──────── DATA LINES ────────
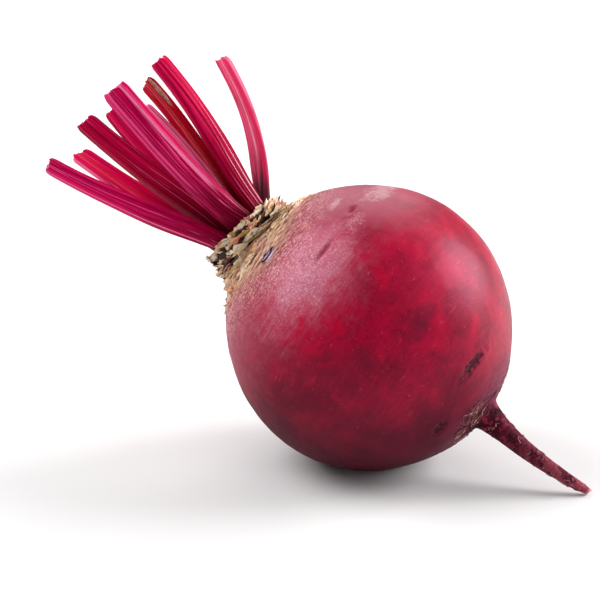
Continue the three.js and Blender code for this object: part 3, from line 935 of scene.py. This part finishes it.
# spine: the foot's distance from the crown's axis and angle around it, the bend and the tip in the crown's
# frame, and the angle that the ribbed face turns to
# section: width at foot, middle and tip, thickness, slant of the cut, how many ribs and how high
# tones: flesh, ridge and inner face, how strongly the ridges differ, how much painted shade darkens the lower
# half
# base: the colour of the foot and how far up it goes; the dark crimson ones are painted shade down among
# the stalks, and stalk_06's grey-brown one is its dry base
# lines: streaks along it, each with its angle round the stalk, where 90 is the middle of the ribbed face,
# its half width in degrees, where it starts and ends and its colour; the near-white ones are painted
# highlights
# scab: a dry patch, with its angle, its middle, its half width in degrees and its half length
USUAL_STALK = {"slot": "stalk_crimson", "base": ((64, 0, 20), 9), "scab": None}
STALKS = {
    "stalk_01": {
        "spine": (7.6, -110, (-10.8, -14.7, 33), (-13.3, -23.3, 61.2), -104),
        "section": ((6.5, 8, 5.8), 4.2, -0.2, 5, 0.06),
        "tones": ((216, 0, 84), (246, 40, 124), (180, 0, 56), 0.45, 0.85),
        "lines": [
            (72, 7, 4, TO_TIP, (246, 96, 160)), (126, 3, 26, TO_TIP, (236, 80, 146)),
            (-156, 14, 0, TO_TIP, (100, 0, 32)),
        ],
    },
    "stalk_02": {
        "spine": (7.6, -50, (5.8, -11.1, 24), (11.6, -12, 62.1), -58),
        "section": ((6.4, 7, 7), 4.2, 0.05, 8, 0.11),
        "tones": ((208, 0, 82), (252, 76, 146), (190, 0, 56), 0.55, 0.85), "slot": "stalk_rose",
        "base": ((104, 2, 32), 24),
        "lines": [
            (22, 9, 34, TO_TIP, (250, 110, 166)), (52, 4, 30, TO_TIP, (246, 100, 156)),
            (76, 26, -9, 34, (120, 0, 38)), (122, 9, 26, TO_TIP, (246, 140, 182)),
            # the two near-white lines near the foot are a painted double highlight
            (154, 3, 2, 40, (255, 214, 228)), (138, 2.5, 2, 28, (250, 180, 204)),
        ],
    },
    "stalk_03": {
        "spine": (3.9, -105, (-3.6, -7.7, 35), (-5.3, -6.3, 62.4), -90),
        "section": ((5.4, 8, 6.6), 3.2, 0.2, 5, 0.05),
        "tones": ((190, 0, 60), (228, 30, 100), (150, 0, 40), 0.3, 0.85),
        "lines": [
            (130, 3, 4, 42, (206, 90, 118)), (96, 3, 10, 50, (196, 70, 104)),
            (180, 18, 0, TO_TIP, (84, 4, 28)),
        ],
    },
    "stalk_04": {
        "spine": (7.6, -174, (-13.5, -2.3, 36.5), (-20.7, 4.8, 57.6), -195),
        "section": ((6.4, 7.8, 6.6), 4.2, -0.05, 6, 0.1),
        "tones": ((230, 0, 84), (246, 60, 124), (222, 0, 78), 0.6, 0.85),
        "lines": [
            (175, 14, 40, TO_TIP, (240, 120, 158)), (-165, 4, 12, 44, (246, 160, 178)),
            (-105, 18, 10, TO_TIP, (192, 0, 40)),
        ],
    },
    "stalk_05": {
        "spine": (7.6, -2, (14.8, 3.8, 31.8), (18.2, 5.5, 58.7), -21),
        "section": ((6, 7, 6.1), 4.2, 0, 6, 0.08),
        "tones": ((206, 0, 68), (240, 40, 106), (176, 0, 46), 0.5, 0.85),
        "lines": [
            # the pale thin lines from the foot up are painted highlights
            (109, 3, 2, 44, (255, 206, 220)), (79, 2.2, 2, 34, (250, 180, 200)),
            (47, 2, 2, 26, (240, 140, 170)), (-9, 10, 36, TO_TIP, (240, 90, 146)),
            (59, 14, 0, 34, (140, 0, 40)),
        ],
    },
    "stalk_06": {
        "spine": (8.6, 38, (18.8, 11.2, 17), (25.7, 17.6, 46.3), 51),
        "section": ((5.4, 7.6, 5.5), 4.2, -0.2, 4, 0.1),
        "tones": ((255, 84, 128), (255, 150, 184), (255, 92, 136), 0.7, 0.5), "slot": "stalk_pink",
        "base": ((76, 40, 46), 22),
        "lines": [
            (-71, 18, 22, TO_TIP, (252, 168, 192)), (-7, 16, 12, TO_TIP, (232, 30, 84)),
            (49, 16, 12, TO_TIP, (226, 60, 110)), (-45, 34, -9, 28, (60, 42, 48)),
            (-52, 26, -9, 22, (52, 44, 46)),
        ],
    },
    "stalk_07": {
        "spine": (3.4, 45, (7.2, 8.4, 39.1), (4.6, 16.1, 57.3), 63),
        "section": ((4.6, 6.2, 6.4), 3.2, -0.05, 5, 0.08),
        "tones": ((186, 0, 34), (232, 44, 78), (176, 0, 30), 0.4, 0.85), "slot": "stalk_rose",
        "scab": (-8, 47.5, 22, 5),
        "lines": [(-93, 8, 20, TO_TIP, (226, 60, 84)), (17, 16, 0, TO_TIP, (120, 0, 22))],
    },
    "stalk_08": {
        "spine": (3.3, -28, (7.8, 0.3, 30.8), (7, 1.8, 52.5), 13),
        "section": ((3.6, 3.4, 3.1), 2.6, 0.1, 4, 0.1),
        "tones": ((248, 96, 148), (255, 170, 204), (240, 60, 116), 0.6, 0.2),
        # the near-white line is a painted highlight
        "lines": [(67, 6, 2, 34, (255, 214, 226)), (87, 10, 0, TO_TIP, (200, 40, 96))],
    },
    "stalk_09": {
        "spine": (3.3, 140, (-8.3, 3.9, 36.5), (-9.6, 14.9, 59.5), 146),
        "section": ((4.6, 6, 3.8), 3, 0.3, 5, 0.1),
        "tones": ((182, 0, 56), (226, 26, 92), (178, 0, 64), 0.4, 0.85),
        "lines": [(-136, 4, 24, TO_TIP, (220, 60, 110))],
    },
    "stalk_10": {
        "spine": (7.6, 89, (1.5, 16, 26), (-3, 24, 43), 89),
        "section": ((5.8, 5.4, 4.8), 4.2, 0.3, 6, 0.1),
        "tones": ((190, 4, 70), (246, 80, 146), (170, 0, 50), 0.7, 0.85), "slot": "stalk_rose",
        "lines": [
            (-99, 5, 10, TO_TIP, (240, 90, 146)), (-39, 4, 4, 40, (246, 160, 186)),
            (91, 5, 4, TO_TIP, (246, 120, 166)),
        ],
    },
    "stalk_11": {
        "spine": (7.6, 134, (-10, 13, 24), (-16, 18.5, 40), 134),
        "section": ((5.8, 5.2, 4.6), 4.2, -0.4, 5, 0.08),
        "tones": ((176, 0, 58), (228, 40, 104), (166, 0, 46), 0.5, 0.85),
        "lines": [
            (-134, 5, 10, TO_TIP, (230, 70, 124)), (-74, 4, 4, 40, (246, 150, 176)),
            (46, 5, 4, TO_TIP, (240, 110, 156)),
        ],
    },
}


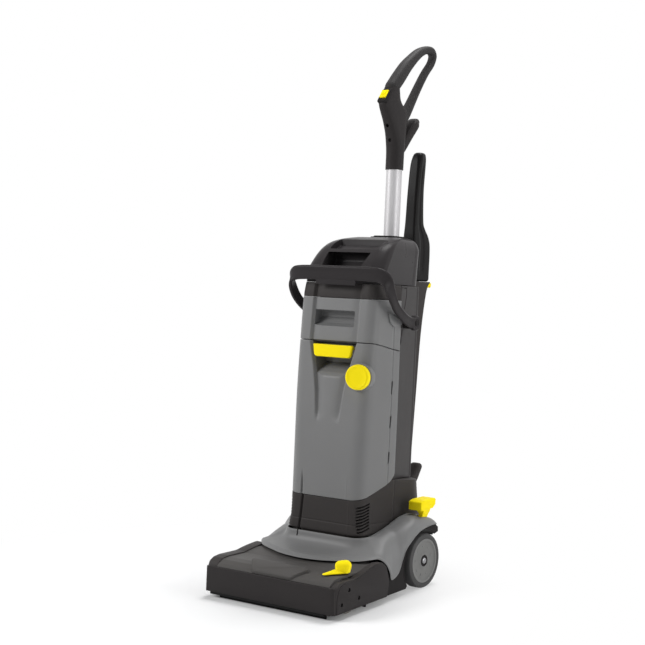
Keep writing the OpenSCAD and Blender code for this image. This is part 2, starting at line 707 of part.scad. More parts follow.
────────
TO DO: Write out all records exactly, keeping every detail.

SOLUTION FOR THIS PROBLEM:
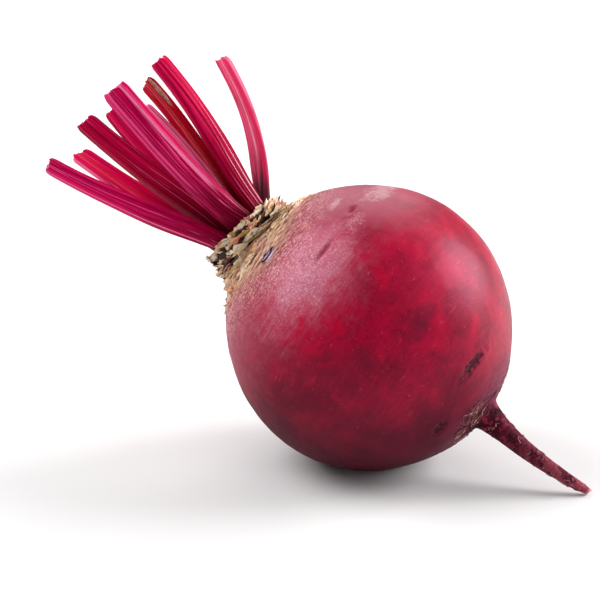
Continue the three.js and Blender code for this object: part 3, from line 935 of scene.py. This part finishes it.
# spine: the foot's distance from the crown's axis and angle around it, the bend and the tip in the crown's
# frame, and the angle that the ribbed face turns to
# section: width at foot, middle and tip, thickness, slant of the cut, how many ribs and how high
# tones: flesh, ridge and inner face, how strongly the ridges differ, how much painted shade darkens the lower
# half
# base: the colour of the foot and how far up it goes; the dark crimson ones are painted shade down among
# the stalks, and stalk_06's grey-brown one is its dry base
# lines: streaks along it, each with its angle round the stalk, where 90 is the middle of the ribbed face,
# its half width in degrees, where it starts and ends and its colour; the near-white ones are painted
# highlights
# scab: a dry patch, with its angle, its middle, its half width in degrees and its half length
USUAL_STALK = {"slot": "stalk_crimson", "base": ((64, 0, 20), 9), "scab": None}
STALKS = {
    "stalk_01": {
        "spine": (7.6, -110, (-10.8, -14.7, 33), (-13.3, -23.3, 61.2), -104),
        "section": ((6.5, 8, 5.8), 4.2, -0.2, 5, 0.06),
        "tones": ((216, 0, 84), (246, 40, 124), (180, 0, 56), 0.45, 0.85),
        "lines": [
            (72, 7, 4, TO_TIP, (246, 96, 160)), (126, 3, 26, TO_TIP, (236, 80, 146)),
            (-156, 14, 0, TO_TIP, (100, 0, 32)),
        ],
    },
    "stalk_02": {
        "spine": (7.6, -50, (5.8, -11.1, 24), (11.6, -12, 62.1), -58),
        "section": ((6.4, 7, 7), 4.2, 0.05, 8, 0.11),
        "tones": ((208, 0, 82), (252, 76, 146), (190, 0, 56), 0.55, 0.85), "slot": "stalk_rose",
        "base": ((104, 2, 32), 24),
        "lines": [
            (22, 9, 34, TO_TIP, (250, 110, 166)), (52, 4, 30, TO_TIP, (246, 100, 156)),
            (76, 26, -9, 34, (120, 0, 38)), (122, 9, 26, TO_TIP, (246, 140, 182)),
            # the two near-white lines near the foot are a painted double highlight
            (154, 3, 2, 40, (255, 214, 228)), (138, 2.5, 2, 28, (250, 180, 204)),
        ],
    },
    "stalk_03": {
        "spine": (3.9, -105, (-3.6, -7.7, 35), (-5.3, -6.3, 62.4), -90),
        "section": ((5.4, 8, 6.6), 3.2, 0.2, 5, 0.05),
        "tones": ((190, 0, 60), (228, 30, 100), (150, 0, 40), 0.3, 0.85),
        "lines": [
            (130, 3, 4, 42, (206, 90, 118)), (96, 3, 10, 50, (196, 70, 104)),
            (180, 18, 0, TO_TIP, (84, 4, 28)),
        ],
    },
    "stalk_04": {
        "spine": (7.6, -174, (-13.5, -2.3, 36.5), (-20.7, 4.8, 57.6), -195),
        "section": ((6.4, 7.8, 6.6), 4.2, -0.05, 6, 0.1),
        "tones": ((230, 0, 84), (246, 60, 124), (222, 0, 78), 0.6, 0.85),
        "lines": [
            (175, 14, 40, TO_TIP, (240, 120, 158)), (-165, 4, 12, 44, (246, 160, 178)),
            (-105, 18, 10, TO_TIP, (192, 0, 40)),
        ],
    },
    "stalk_05": {
        "spine": (7.6, -2, (14.8, 3.8, 31.8), (18.2, 5.5, 58.7), -21),
        "section": ((6, 7, 6.1), 4.2, 0, 6, 0.08),
        "tones": ((206, 0, 68), (240, 40, 106), (176, 0, 46), 0.5, 0.85),
        "lines": [
            # the pale thin lines from the foot up are painted highlights
            (109, 3, 2, 44, (255, 206, 220)), (79, 2.2, 2, 34, (250, 180, 200)),
            (47, 2, 2, 26, (240, 140, 170)), (-9, 10, 36, TO_TIP, (240, 90, 146)),
            (59, 14, 0, 34, (140, 0, 40)),
        ],
    },
    "stalk_06": {
        "spine": (8.6, 38, (18.8, 11.2, 17), (25.7, 17.6, 46.3), 51),
        "section": ((5.4, 7.6, 5.5), 4.2, -0.2, 4, 0.1),
        "tones": ((255, 84, 128), (255, 150, 184), (255, 92, 136), 0.7, 0.5), "slot": "stalk_pink",
        "base": ((76, 40, 46), 22),
        "lines": [
            (-71, 18, 22, TO_TIP, (252, 168, 192)), (-7, 16, 12, TO_TIP, (232, 30, 84)),
            (49, 16, 12, TO_TIP, (226, 60, 110)), (-45, 34, -9, 28, (60, 42, 48)),
            (-52, 26, -9, 22, (52, 44, 46)),
        ],
    },
    "stalk_07": {
        "spine": (3.4, 45, (7.2, 8.4, 39.1), (4.6, 16.1, 57.3), 63),
        "section": ((4.6, 6.2, 6.4), 3.2, -0.05, 5, 0.08),
        "tones": ((186, 0, 34), (232, 44, 78), (176, 0, 30), 0.4, 0.85), "slot": "stalk_rose",
        "scab": (-8, 47.5, 22, 5),
        "lines": [(-93, 8, 20, TO_TIP, (226, 60, 84)), (17, 16, 0, TO_TIP, (120, 0, 22))],
    },
    "stalk_08": {
        "spine": (3.3, -28, (7.8, 0.3, 30.8), (7, 1.8, 52.5), 13),
        "section": ((3.6, 3.4, 3.1), 2.6, 0.1, 4, 0.1),
        "tones": ((248, 96, 148), (255, 170, 204), (240, 60, 116), 0.6, 0.2),
        # the near-white line is a painted highlight
        "lines": [(67, 6, 2, 34, (255, 214, 226)), (87, 10, 0, TO_TIP, (200, 40, 96))],
    },
    "stalk_09": {
        "spine": (3.3, 140, (-8.3, 3.9, 36.5), (-9.6, 14.9, 59.5), 146),
        "section": ((4.6, 6, 3.8), 3, 0.3, 5, 0.1),
        "tones": ((182, 0, 56), (226, 26, 92), (178, 0, 64), 0.4, 0.85),
        "lines": [(-136, 4, 24, TO_TIP, (220, 60, 110))],
    },
    "stalk_10": {
        "spine": (7.6, 89, (1.5, 16, 26), (-3, 24, 43), 89),
        "section": ((5.8, 5.4, 4.8), 4.2, 0.3, 6, 0.1),
        "tones": ((190, 4, 70), (246, 80, 146), (170, 0, 50), 0.7, 0.85), "slot": "stalk_rose",
        "lines": [
            (-99, 5, 10, TO_TIP, (240, 90, 146)), (-39, 4, 4, 40, (246, 160, 186)),
            (91, 5, 4, TO_TIP, (246, 120, 166)),
        ],
    },
    "stalk_11": {
        "spine": (7.6, 134, (-10, 13, 24), (-16, 18.5, 40), 134),
        "section": ((5.8, 5.2, 4.6), 4.2, -0.4, 5, 0.08),
        "tones": ((176, 0, 58), (228, 40, 104), (166, 0, 46), 0.5, 0.85),
        "lines": [
            (-134, 5, 10, TO_TIP, (230, 70, 124)), (-74, 4, 4, 40, (246, 150, 176)),
            (46, 5, 4, TO_TIP, (240, 110, 156)),
        ],
    },
}


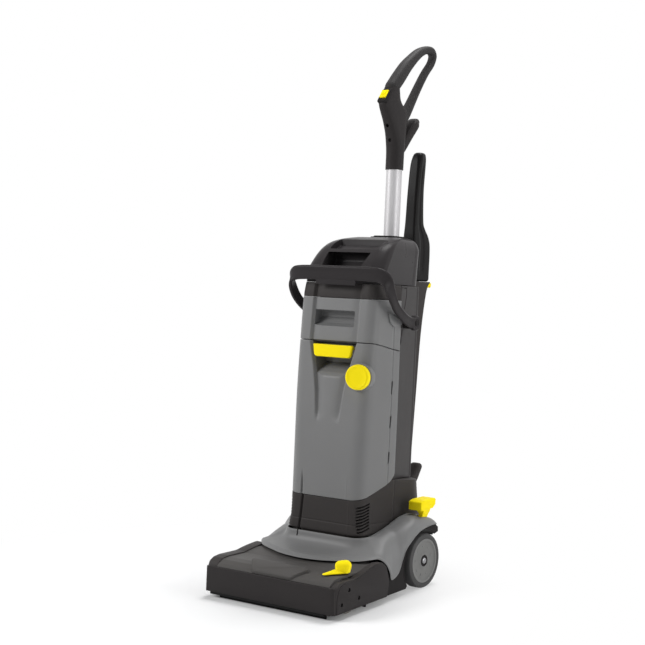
Keep writing the OpenSCAD and Blender code for this image. This is part 2, starting at line 707 of part.scad. More parts follow.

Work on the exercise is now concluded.